Lors des élections municipales de mai 1904, Prétot est candidat sur la liste du maire sortant, Eugène Voisin, soutenue par le comité radical-socialiste. Elle recueille une moyenne de 50,2% des suffrages exprimés dès le premier tour et a 15 élus, face à une liste de droite qui se situe à 31,9%, et aux candidats socialistes-révolutionnaires, 14,9%. Au second tour, les radicaux obtiennent 7 sièges de plus et en laissent un à la droite. Prétot, bénéficiaire de 548 voix soit 49% au premier tour, est élu au second ; il y avait eu 1 119 votants pour 1 363 inscrits. Pour la première fois, le maire, réélu, avait mis en avant le programme radical-socialiste qu’il opposait au nationalisme et au cléricalisme de la « coalition réactionnaire ». L’ancien député de gauche, Jules Ferdinand Baulard, se félicitait : « Je souhaite que nous puissions décrasser notre commune dont nous avons été considérés pendant longtemps comme des anarchistes qui voulaient tout bouleverser ; c’est une satisfaction que nos efforts et nos idées ont gain de cause. »

Au cours du scrutin suivant, en mai 1908, Prétot sollicite le renouvellement de son mandat. Face à une liste socialiste SFIO et à une autre qualifiée de socialiste évolutionniste, les radicaux-socialistes du maire sortant obtiennent 21 sièges, un indépendant et évolutionniste étant élus. Prétot obtient, au second tour, 585 voix pour 1 188 votants et est élu. Tandis que des dissidences se font jour, à mesure du vieillissement et de la maladie d’Eugène Voisin, Prétot lui reste fidèle. En juillet 1911, il est, avec Roux, l’organisateur d’une réunion d’hommage au maire avant l’inauguration de la nouvelle mairie. Voisin ne se représentant pas, la liste radicale-socialiste de Georges Briolay, son ancien adjoint, est battue en mai 1912 par une coalition regroupant des radicaux dissidents, les socialistes SFIO et la droite libérale et conservatrice. Prétot quitte le conseil municipal.

Près de la pyramide de Brunoy (Seine-et-Oise, act. Essonne), la voiture automobile que conduisait M. Prétot entre en collision avec un charretier conduisant des bestiaux ; les comptes-rendus de presse divergent. Pour L’Univers, M. Prétot et un de ses fils, soldat au 1er régiment de dragons à Compiègne, sont assez grièvement blessés ; pour Le Petit Journal, c’est le charretier qui l’est.

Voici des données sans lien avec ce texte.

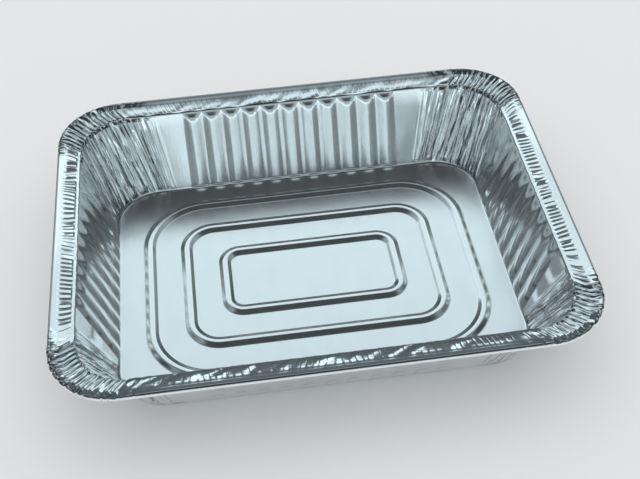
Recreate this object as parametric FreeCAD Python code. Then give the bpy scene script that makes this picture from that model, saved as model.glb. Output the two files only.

Pendant la première guerre mondiale, l’activité de l’usine Prétot est orientée vers le matériel militaire. Il exporte en Italie une machine pour finir les obus en acier après la trempe. Pour le compte de l’armée française, il produit un engin automobile blindé, utilisant des scies circulaires pour couper les fils de fer barbelés.

Après le conflit, Prétot continue son activité mécanique et retourne vivre à Paris. Tout en continuant à produire des avant-trains automoteurs, il s’oriente également vers le cuir textile et le polissage des glaces.

Victor Etienne Prétot meurt le 14 mai 1920 à Paris (11e arr.) à son domicile avenue de la République. Il était âgé de 68 ans et père de sept enfants. Il avait été décoré des Palmes académiques comme officier d’académie en février 1907, puis comme officier de l’instruction publique en mars 1914. Il avait obtenu une médaille d'or lors de l’Exposition universelle de Paris en 1900, et probablement également lors de celle de 1889.

Son épouse, Jeanne Eugénie Prétot devient titulaire de son dernier brevet, sur le polissage des glaces, accordé post-mortem en 1922. Elle était membre de la principale association humanitaire de Joinville-le-Pont à partir de 1902, l'œuvre de l'allaitement maternel. En 1911, elle avait été lauréate de la Société de l’encouragement au bien.

Plusieurs de ses enfants déposeront également des brevets : ses deux plus jeunes fils Robert Marcel et Jean Albert, ainsi probablement qu’une de ses filles, Lucie.